Hacker News new | ask | show | jobs
by antirez 919 days ago
Use llama.cpp for quantized model inference. It is simpler (no Docker nor Python required), faster (works well on CPUs), and supports many models.

Also there are better models than the one suggested. Mistral for 7B parameters. Yi if you want to go larger and happen to have 32Gb of memory. Mixtral MoE is the best but requires too much memory right now for most users.

4 comments

I'm curious, what do you use these small LLMs for, like can you give some examples of (not too) personal uses cases from the past month?
My understanding (I haven’t used a fine tuned one) is that you can use one that you fine tune yourself for narrow automation tasks. Kind of like a superpowered script. From my llama 2 7b experiments I have not gotten great results out of the non fine tuned versions of the model for coding tasks. I haven’t tried code llama yet.
Thanks for the suggestion. I'm new to running LLMs so I'll take a look at your suggestion [0]. My ~10 year old MacBook Air has 4GB of RAM, so I'm primarily interested in smaller LLMs.

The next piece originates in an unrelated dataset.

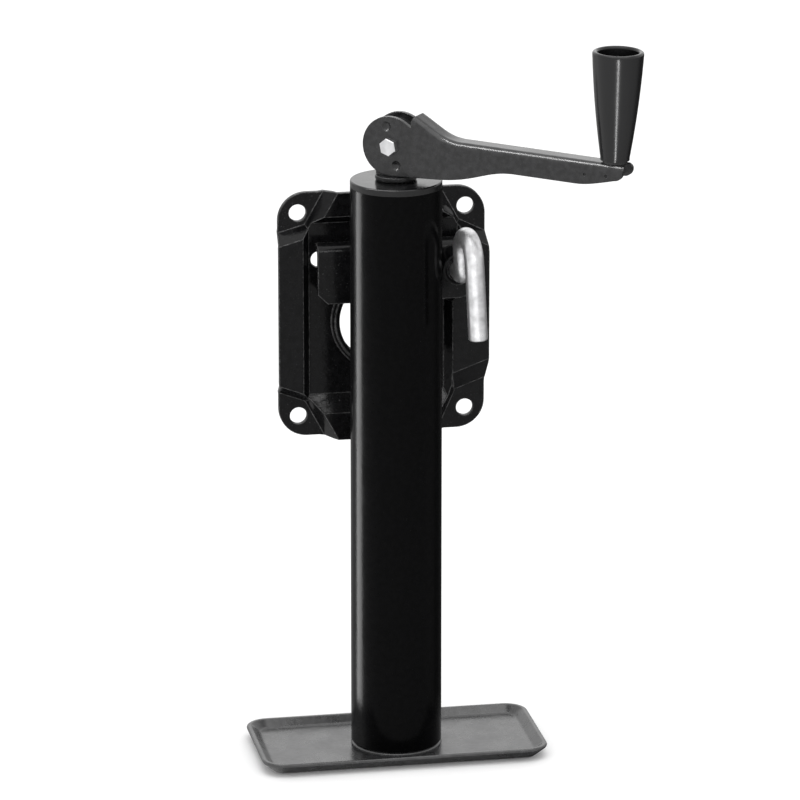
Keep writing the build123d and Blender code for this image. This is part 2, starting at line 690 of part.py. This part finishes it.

[0] https://github.com/ggerganov/llama.cpp

You don't necessarily need to fit the model all in memory – llama.cpp supports mmaping the model directly from disk in some cases. Naturally inference speed will be affected.
Btw, shouldn't it in theory be possible to run the Mixtral MoE loading next submodel sequentially and store outputs and then do the rest of the algorithm to make it easier to run on machines that cannot fit whole model in the memory?
Yes but loading weights into memory takes time
Yeah I imagine sequential inference would be slower. How long do you have to wait to load these weights on a personal PC? I have not tried using those systems so far.
Python is only used in the toolchain, the inference engine is entirely C/C++.